Upon conclusion of the investigations the case file was forwarded to the DPP’s office and the accused persons were arraigned in court in August 2018. Evidence from South African Authorities demonstrated that the documents used by Waluke and his co-accused purportedly emanating from South African firms were forgeries.

Two directors of M/s Chelsea Freight, which the accused claimed procured and stored the maize for them recorded statements to the effect that they had no dealings with Erad Supplies and that in fact they neither owned any warehouse nor dealt with maize. Reliable  documents show the Ksh.297 million of the Ksh.313 million was wired out of NCPB’s accounts in a just two days and was shared among the directors and lawyers.

MP  Waluke was found guilty of three counts including; acquiring public property to wit Ksh.297,386,505.00 contrary to Section 45(1) (a) as read with Section 48(1) of the Anti-Corruption and Economic Crimes Act, 2003 and fraudulently acquiring public property to wit, Ksh.13,364,671.40 contrary to Section 45(1) (a) as read with Section 48(1) of the Anti-Corruption and Economic Crimes Act,2003.

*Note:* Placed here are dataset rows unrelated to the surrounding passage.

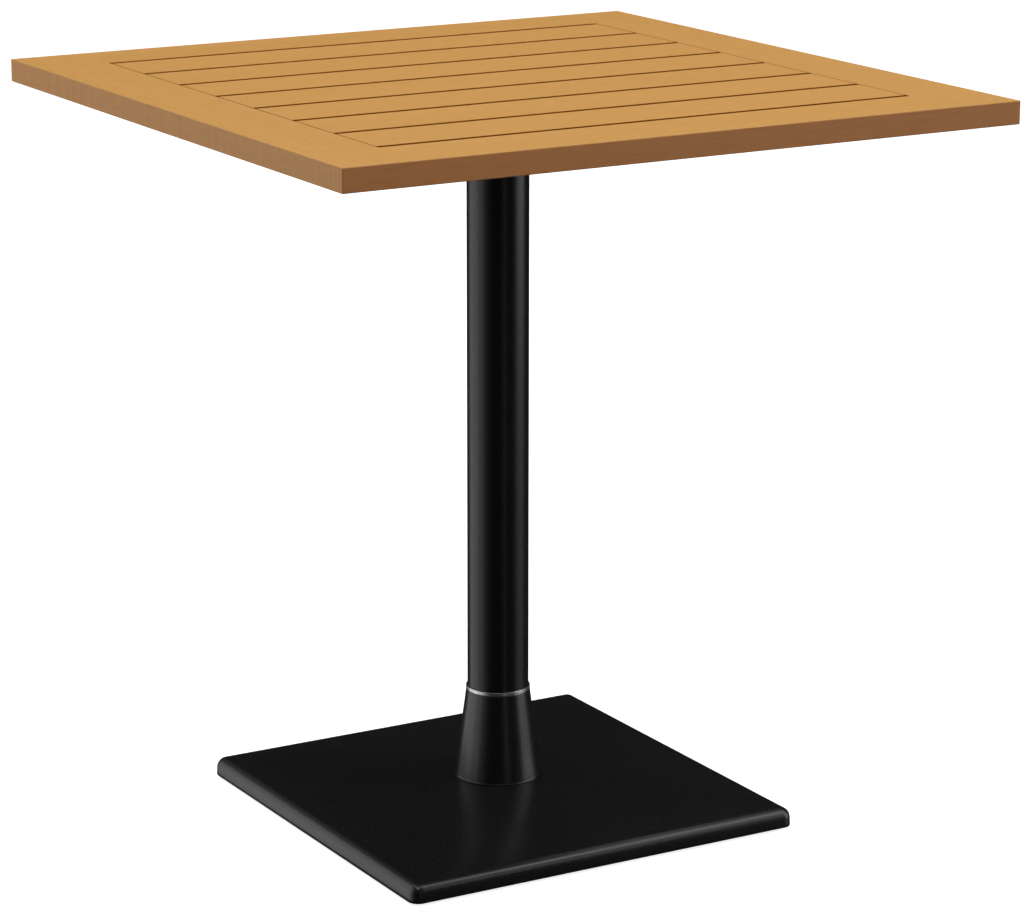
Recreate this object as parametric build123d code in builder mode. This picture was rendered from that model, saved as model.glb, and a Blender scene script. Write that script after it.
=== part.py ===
from build123d import *
import math
import os

os.makedirs("parts", exist_ok=True)

# ---------------------------------------------------------------------------
# Square bistro table: slatted wooden top, round column, crowned square base.
# Millimetres.  Origin on the floor under the column, +Z up, slats along X,
# front of the table towards -Y.
# ---------------------------------------------------------------------------

# Top
TOP_W = 711.2            # square top, both ways (28 in)
TOP_Z = 737.0            # height of the table surface
TOP_T = 22.5             # board thickness
TOP_LOW = TOP_Z - TOP_T
EASE_R = 1.0             # eased edges round the outside of the top
EASE_IN = 0.5            # crisper edges along the gaps
SLAT_N = 7
SLAT_W = 73.7            # seven slats, as wide as the boards of the frame
GAP = 6.0                # drainage gap between boards
PITCH = SLAT_W + GAP
END_IN = 282.1           # inner edge of the end boards
SHOULDER = 280.9         # where the slats' shoulders stop (1.2 mm seam)
TONGUE_T = 8.0           # stub tongue and its groove
TONGUE_W = 60.0
TONGUE_X = 296.8         # end of a tongue
GROOVE_X = 298.1         # bottom of the groove
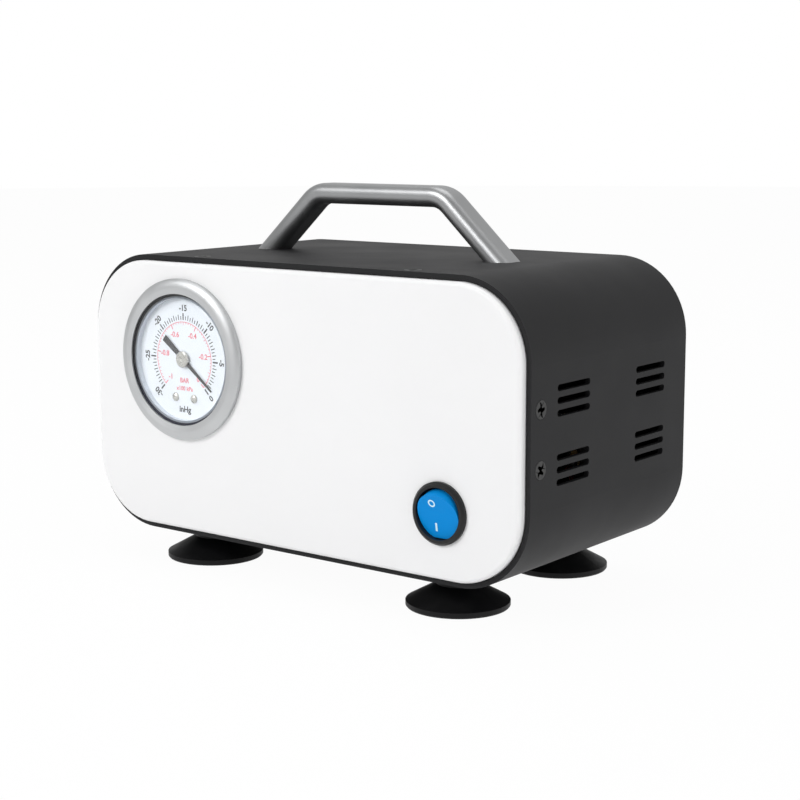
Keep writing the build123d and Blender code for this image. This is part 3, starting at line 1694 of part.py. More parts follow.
def make_power_inlet():
    half_socket = socket_width / 2
    low = -socket_height / 2
    high = socket_height / 2
    with BuildPart() as power_inlet:
        with BuildSketch(rear_plane(rear_face_y, inlet_x, inlet_z)):
            RectangleRounded(inlet_flange_width, inlet_flange_height, inlet_round)
        extrude(amount=inlet_flange_wall)
        chamfer(power_inlet.faces().sort_by(Axis.Y)[-1].edges(), length=0.6)
        with BuildSketch(rear_plane(rear_face_y, inlet_x, inlet_z)):
            RectangleRounded(inlet_body_width, inlet_body_height, inlet_round)
        extrude(amount=-inlet_body_depth)
        with BuildSketch(rear_plane(flange_y, inlet_x, socket_z)):
            Polygon(
                (-half_socket, low),
                (half_socket, low),
                (half_socket, high - socket_chamfer),
                (half_socket - socket_chamfer, high),
                (-half_socket + socket_chamfer, high),
                (-half_socket, high - socket_chamfer),
                align=None,
            )
        extrude(amount=-socket_depth, mode=Mode.SUBTRACT)
        with BuildSketch(rear_plane(flange_y, inlet_x, socket_z)):
            with Locations(*pin_spots):
                Rectangle(pin_width, pin_height)
        extrude(amount=-(inlet_body_depth + inlet_flange_wall), mode=Mode.SUBTRACT)
        with BuildSketch(rear_plane(flange_y, inlet_x, drawer_z)):
            Rectangle(drawer_front_width + 2 * drawer_gap, drawer_front_height + 2 * drawer_gap)
        extrude(amount=-drawer_front_wall, mode=Mode.SUBTRACT)
        with BuildSketch(rear_plane(flange_y, inlet_x, drawer_z)):
            Rectangle(drawer_width + 2 * drawer_gap, drawer_height + 2 * drawer_gap)
        extrude(amount=-(drawer_front_wall + drawer_depth + 0.5), mode=Mode.SUBTRACT)
    finish(power_inlet, "power_inlet")

    pin_front_y = flange_y - socket_depth + pin_length
    pin_back_y = rear_face_y - inlet_body_depth - pin_tail
    with BuildPart() as inlet_pins:
        with BuildSketch(rear_plane(pin_front_y, inlet_x, socket_z)):
            with Locations(*pin_spots):
                Rectangle(pin_width, pin_height)
        extrude(amount=-(pin_front_y - pin_back_y))
        tips = inlet_pins.faces().filter_by(Axis.Y).sort_by(Axis.Y)[-3:]
        chamfer(tips.edges(), length=0.5)
    finish(inlet_pins, "inlet_pins")


def make_fuse_drawer():
    fuse_y = flange_y - drawer_front_wall - drawer_depth / 2
    fuse_start = inlet_x - fuse_length / 2
    with BuildPart() as fuse_drawer:
        with BuildSketch(rear_plane(flange_y, inlet_x, drawer_z)):
            RectangleRounded(drawer_front_width, drawer_front_height, 0.8)
        extrude(amount=-drawer_front_wall)
        with BuildSketch(rear_plane(flange_y - drawer_front_wall, inlet_x, drawer_z)):
            Rectangle(drawer_width, drawer_height)
        extrude(amount=-drawer_depth)
        # finger ridge
        with BuildSketch(rear_plane(flange_y, inlet_x, drawer_z + drawer_front_height / 4)):
            RectangleRounded(drawer_front_width / 2, 1.6, 0.7)
        extrude(amount=0.9)
        # cradle of the fuse, open at the top
        with BuildSketch(side_plane(fuse_start - fuse_gap, fuse_y, drawer_z)):
            Circle(fuse_radius + fuse_gap)
            with Locations((0, drawer_height / 2)):
                Rectangle(2 * (fuse_radius + fuse_gap), drawer_height)
        extrude(amount=fuse_length + 2 * fuse_gap, mode=Mode.SUBTRACT)
    finish(fuse_drawer, "fuse_drawer")

    with BuildPart() as fuse:
        with BuildSketch(side_plane(fuse_start, fuse_y, drawer_z)):
            Circle(fuse_radius)
        extrude(amount=fuse_length)
    finish(fuse, "fuse")


def make_power_board():
    board_y = front_y + board_from_front
    board_z = floor_z + board_standoff
    top = board_z + board_thickness
    with BuildPart() as power_board:
        with BuildSketch(floor_plane(board_z, board_x, board_y)):
            RectangleRounded(board_width, board_depth, 2)
        extrude(amount=board_thickness)
        with BuildSketch(floor_plane(board_z)):
            with Locations(*standoff_places(0)):
                Circle(screw_radius + screw_clearance)
        extrude(amount=board_thickness, mode=Mode.SUBTRACT)
    finish(power_board, "power_board")

    with BuildPart() as board_components:
        # transformer, terminal blocks and heat sink
        for x, y, width, depth, height in (
            (-5, 2, 18, 16, 15),
            (mains_block_x, mains_block_y, block_width, block_depth, block_height),
            (output_block_x, output_block_y, block_width, block_depth, block_height),
            (9, -8, 3, 18, 18),
        ):
            with BuildSketch(floor_plane(top, board_x + x, board_y + y)):
                Rectangle(width, depth)
            extrude(amount=height)
        # smoothing capacitors
        for x, y, radius, height in ((16.5, -6, 4, 16), (-4, -14, 5, 12), (5, 16, 3, 9)):
            with BuildSketch(floor_plane(top, board_x + x, board_y + y)):
                Circle(radius)
            extrude(amount=height)
    finish(board_components, "board_components")

    with BuildPart() as board_standoffs:
        with BuildSketch(floor_plane(floor_z)):
            with Locations(*standoff_places(0)):
                RegularPolygon(standoff_radius, 6)
                Circle(screw_radius, mode=Mode.SUBTRACT)
        extrude(amount=board_standoff)
    finish(board_standoffs, "board_standoffs")


def wire(*points):
    """Insulated wire through these corners, each turned with the same bend."""
    with BuildPart() as lead:
        with BuildLine() as route:
            FilletPolyline(*points, radius=wire_bend)
        with BuildSketch(Plane(route.line @ 0, z_dir=route.line % 0)):
            Circle(wire_radius)
        sweep(path=route.line)
    return lead.part


def make_lead_wires():
    board_y = front_y + board_from_front
    board_top = floor_z + board_standoff + board_thickness
    block_top = board_top + block_height + wire_gap
    pin_y = rear_face_y - inlet_body_depth - pin_tail - wire_gap
    line_x, line_z = inlet_x - pin_pitch / 2, socket_z - pin_offset
    neutral_x = inlet_x + pin_pitch / 2
    mains_x = board_x + mains_block_x
    mains_y = board_y + mains_block_y
    first_y, second_y = mains_y + wire_spread, mains_y - wire_spread
    # line and neutral, from the blades of the inlet to the mains block
    line = wire(
        (line_x, pin_y, line_z),
        (line_x, first_y, line_z),
        (mains_x, first_y, block_top),
    )
    neutral = wire(
        (neutral_x, pin_y, line_z),
        (neutral_x, second_y, line_z),
        (mains_x, second_y, line_z),
        (mains_x, second_y, block_top),
    )
    # earth, down to a pad between the blocks
    earth_y = board_y + earth_pad_y
    earth_z = socket_z + pin_offset
    earth = wire(
        (inlet_x, pin_y, earth_z),
        (inlet_x, earth_y, earth_z),
        (inlet_x, earth_y, board_top + wire_gap),
    )
    # switch leads, over the board to the output block
    output_x = board_x + output_block_x
    output_y = board_y + output_block_y
    terminal_y = panel_front_y + switch_body_depth + terminal_length + wire_gap
    turn_y = terminal_y + switch_wire_back
    high_z = switch_z + terminal_half_pitch
    low_z = switch_z - terminal_half_pitch
    over_z = high_z + wire_spread + 2 * wire_radius
    near_y = turn_y - 3 * wire_spread
    upper = wire(
        (switch_x + wire_spread, terminal_y, high_z),
        (switch_x + wire_spread, turn_y, high_z),
        (output_x - wire_spread, turn_y, high_z),
        (output_x - wire_spread, output_y - wire_spread, high_z),
        (output_x - wire_spread, output_y - wire_spread, block_top),
    )
    lower = wire(
        (switch_x - wire_spread, terminal_y, low_z),
        (switch_x - wire_spread, near_y, low_z),
        (switch_x - wire_spread, near_y, over_z),
        (output_x + wire_spread, near_y, over_z),
        (output_x + wire_spread, output_y + wire_spread, over_z),
        (output_x + wire_spread, output_y + wire_spread, block_top),
    )
    # motor leads, along the floor under the bracket and up to the board
    tab_x = motor_end_x + 6 + wire_gap
    drop_x = tab_x + 3 * wire_bend
    under_z = floor_z + wire_floor_rise
    rise_x = pump_left_x - 3 * wire_bend
    pad_x = board_x + board_width / 2 - standoff_radius
    pad_z = board_top + wire_gap
    arch_z = block_top + 2 * wire_bend
    leads = []
    for tab_y, lane_y in (
        (pump_y - motor_screw_offset, output_y - block_depth / 2 - 2 * wire_bend),
        (pump_y + motor_screw_offset, output_y + block_depth / 2 + 2 * wire_radius),
    ):
        leads.append(
            wire(
                (tab_x, tab_y, shaft_z),
                (drop_x, tab_y, shaft_z),
                (drop_x, lane_y, shaft_z),
                (drop_x, lane_y, under_z),
                (rise_x, lane_y, under_z),
                (rise_x, lane_y, arch_z),
                (pad_x, lane_y, arch_z),
                (pad_x, lane_y, pad_z),
            )
        )
    with BuildPart() as lead_wires:
        for lead in (line, neutral, earth, upper, lower, *leads):
            add(lead)
    finish(lead_wires, "lead_wires")


# ============================================================================
# Build every piece
# ============================================================================
os.makedirs("parts", exist_ok=True)

make_sleeve()
make_front_panel()
make_front_panel_screws()
make_rear_panel()
make_rear_panel_screws()
make_handle()
make_feet()

make_gauge_bezel()
make_gauge_lens()
make_gauge_case()
make_gauge_dial()
make_pointer()
make_pinion()
make_sector()
make_movement_plates()
make_bourdon_tube()
make_link()
make_gauge_socket()
make_gauge_clamp()

make_switch()

make_crankcase()
make_crank()
make_rod()
make_pump_stack()
make_motor()
make_bracket()
make_inner_screws()
make_inner_nuts()

make_rear_barb(gauge_x, "vacuum_barb")
make_rear_barb(exhaust_x, "exhaust_barb")
make_barb_nuts()
make_tee()
make_hoses()

make_power_inlet()
make_fuse_drawer()
make_power_board()
make_lead_wires()
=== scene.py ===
# %% [markdown]
# # A small diaphragm vacuum pump
#
# The CAD model already has every solid piece in its right place.  This lesson gives the
# pieces their finishes, adds the print on the gauge and the switch, builds the screws
# again, and then lights and frames the pump the way a product picture is made.
#
# Each step starts with a few words like these, and the cell after it holds the code.

# %% Load the frame
import bpy
import bmesh
import json
from math import cos, pi, radians, sin, sqrt
from mathutils import Matrix, Vector


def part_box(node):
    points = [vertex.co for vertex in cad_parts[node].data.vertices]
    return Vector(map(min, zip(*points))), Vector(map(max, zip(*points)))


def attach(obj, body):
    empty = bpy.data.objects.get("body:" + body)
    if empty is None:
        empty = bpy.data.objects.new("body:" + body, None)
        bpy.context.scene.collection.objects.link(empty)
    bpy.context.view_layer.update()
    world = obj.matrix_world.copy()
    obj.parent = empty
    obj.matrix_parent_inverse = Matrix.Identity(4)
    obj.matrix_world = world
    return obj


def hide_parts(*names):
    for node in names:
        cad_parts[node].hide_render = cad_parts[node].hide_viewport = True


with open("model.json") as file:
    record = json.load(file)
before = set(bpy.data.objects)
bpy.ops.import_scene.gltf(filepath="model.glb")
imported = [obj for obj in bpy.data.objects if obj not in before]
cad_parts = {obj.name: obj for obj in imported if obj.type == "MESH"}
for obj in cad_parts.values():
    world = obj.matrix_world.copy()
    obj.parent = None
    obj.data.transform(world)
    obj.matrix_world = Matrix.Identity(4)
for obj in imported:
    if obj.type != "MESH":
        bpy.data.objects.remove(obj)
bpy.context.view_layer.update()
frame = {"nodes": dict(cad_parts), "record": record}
record = frame["record"]
print("nodes:", len(frame["nodes"]))

# %% [markdown]
# The pieces that are added later need places.  They all come from the boxes of the CAD
# nodes, so they stay right if the CAD model changes.  Blender counts in metres, and a
# millimetre is written as `mm` to keep the numbers readable.

# %% Places read from the CAD nodes
mm = 0.001


def middle(node):
    """Centre of a CAD node's box."""
    low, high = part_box(node)
    return Vector(((low[0] + high[0]) / 2, (low[1] + high[1]) / 2, (low[2] + high[2]) / 2))


gauge = middle("gauge_bezel")
dial_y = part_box("gauge_dial")[0][1]
panel_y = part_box("front_panel")[0][1]
switch = middle("switch_body")
sleeve_low, sleeve_high = [Vector(c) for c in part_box("housing_sleeve")]
print("gauge axis at", [round(v / mm, 2) for v in (gauge.x, gauge.z)])
print("switch axis at", [round(v / mm, 2) for v in (switch.x, switch.z)])

# %% [markdown]
# ## How a finish is built
#
# A real surface is never one flat colour.  Paint has a fine orange-peel texture, moulded
# plastic has a spark-eroded grain, and metal has marks from the tool that shaped it.  A
# small helper makes a material from the same four parts each time: two close colours mixed
# by a soft noise, a roughness that wanders a little, and a fine bump.  The noise reads
# Object coordinates, which are metres here, so a grain of half a millimetre is written as
# half a millimetre.

# %% A helper for shader nodes
def node(tree, kind, links=None, **values):
    """Adds a shader node; values set its properties or inputs, links feed its inputs."""
    made = tree.nodes.new(kind)
    for key, value in values.items():
        if hasattr(made, key):
            setattr(made, key, value)
        else:
            made.inputs[key.replace("_", " ")].default_value = value
    for key, source in (links or {}).items():
        tree.links.new(source, made.inputs[key])
    return made


def rgba(colour):
    """A colour with its alpha added."""
    return (*colour[:3], 1.0)


# %% [markdown]
# The second helper builds the whole finish.  What is the same all over, such as the
# metallic share, is set on the shader's own input, because an export keeps it only there.
# A Mix node has several sockets with the same name, so its colour ones go by number.

# %% A helper for a whole finish
mix_first, mix_second, mix_result = 6, 7, 2


def finish(name, colour, second, metallic=0.0, roughness=0.5, wander=0.08, patch=30 * mm,
           grain=0.5 * mm, depth=0.02 * mm, specular=0.5, coat=0.0):
    """A material with two close colours, a wandering roughness and a fine grain."""
    material = bpy.data.materials.new(name)
    material.use_nodes = True
    tree = material.node_tree
    shader = tree.nodes["Principled BSDF"]
    shader.inputs["Metallic"].default_value = metallic
    shader.inputs["Specular IOR Level"].default_value = specular
    shader.inputs["Coat Weight"].default_value = coat
    place = node(tree, "ShaderNodeTexCoord").outputs["Object"]
    patches = node(tree, "ShaderNodeTexNoise", {"Vector": place}, Scale=1 / patch, Detail=3.0)
    mix = node(tree, "ShaderNodeMix", {"Factor": patches.outputs["Fac"]}, data_type="RGBA")
    mix.inputs[mix_first].default_value = rgba(colour)
    mix.inputs[mix_second].default_value = rgba(second)
    tree.links.new(mix.outputs[mix_result], shader.inputs["Base Color"])
    grains = node(tree, "ShaderNodeTexNoise", {"Vector": place}, Scale=1 / grain, Detail=2.0)
    spread = node(tree, "ShaderNodeMapRange", {"Value": patches.outputs["Fac"]},
                  From_Min=0.3, From_Max=0.7,
                  To_Min=roughness - wander, To_Max=roughness + wander)
    tree.links.new(spread.outputs["Result"], shader.inputs["Roughness"])
    bump = node(tree, "ShaderNodeBump", {"Height": grains.outputs["Fac"]},
                Strength=0.6, Distance=depth)
    tree.links.new(bump.outputs["Normal"], shader.inputs["Normal"])
    print(f"{name}: grain {grain / mm:.2f} mm, roughness {roughness:.2f}")
    return material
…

He was also convicted for fraudulently acquiring public property to wit, USD 24,032.00 (Ksh.2,475,295.00) contrary to Section 45(1) (a) as read with Section 48(1) of the Anti-Corruption and Economic Crimes Act, 2003.

Grace Sarapay Wakhungu, who is the mother of former Environment CS Judi Wakhungu and a sister to former Vice President Moody Awori,, was convicted on five charges. The counts against her include uttering a false document contrary to Section 353 of the Penal Code by presenting a forged invoice during the arbitration proceedings which led to the arbitral award.

She was also found guilty of Perjury contrary to Section 108 (1) as read with Section 36 of the Penal Code for lying on oath during the arbitral proceedings.

Ms. Wakhungu was also convicted for fraudulently acquiring public property to wit Ksh.297,386,505.00 contrary to Section 45(1) (a) as read with Section 48(1) of the Anti-Corruption and Economic Crimes Act, 2003 and fraudulently acquiring public property to wit, Ksh.13,364,671.40 contrary to Section 45(1) (a) as read with Section 48(1) of the Anti-Corruption and Economic Crimes Act,2003.

She was also found guilty of fraudulently acquiring public property to wit, USD 24,032.00 (Ksh.2,475,295.00) contrary to Section 45(1) (a) as read with Section 48(1) of the Anti-Corruption and Economic Crimes Act, 2003.

The MP and his co-accused have 14 days to appeal the ruling.

Last word:

Behind every Corruption mega deal is a legal profession.